On peut, en effet, considérer que cette technologie est non seulement dangereuse mais attachée à un modèle de développement et un mode de vie aujourd’hui que nous devons remettre en cause. Le nucléaire est dans sa conception, centralisé, hiérarchisé, tourné vers le gigantisme. Il représente par nature un danger spécifique qui nécessite un dispositif très lourd de gestion et de contrôle peu compatible avec la démocratie. L’énergie nucléaire est liée à une conception inépuisable et illimitée de l’énergie, à une société productiviste reposant sur l’ hyperconsommation des objets. Il représente un modèle de la démesure non généralisable sur la planète et qui ne répond pas à ses défis actuels.

Aujourd’hui, l’avenir n’est-il pas au contraire aux ressources décentralisées, diversifiées et complémentaires proche des territoires ? Un modèle plus souple, plus économe, plus démocratique…

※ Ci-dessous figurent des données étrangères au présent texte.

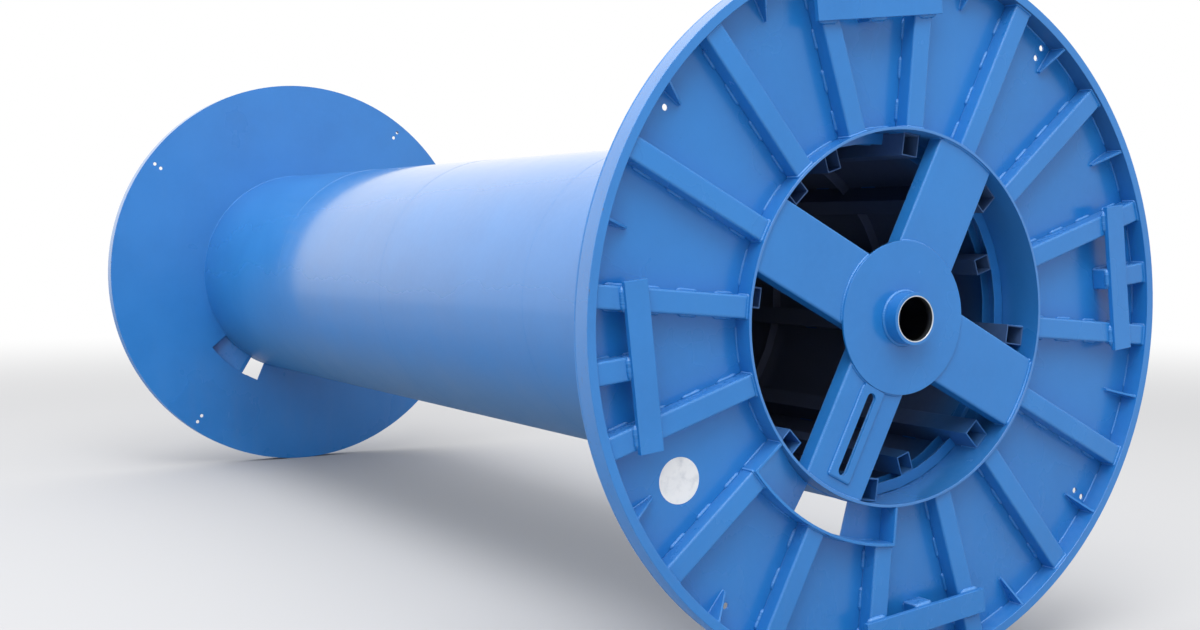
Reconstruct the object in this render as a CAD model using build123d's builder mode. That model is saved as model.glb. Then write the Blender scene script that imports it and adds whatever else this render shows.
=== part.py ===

Dans une thèse récente, un collectif d’ingénieurs et d’économistes adeptes du « négaWatt » affirme que l’on peut se passer de nucléaire à l’horizon 2050 tout en diminuant notre dépendance aux énergies fossiles et en limitant les émissions de carbone. Une solution semble donc exister : sobriété, efficacité, montée en puissance des énergies renouvelables.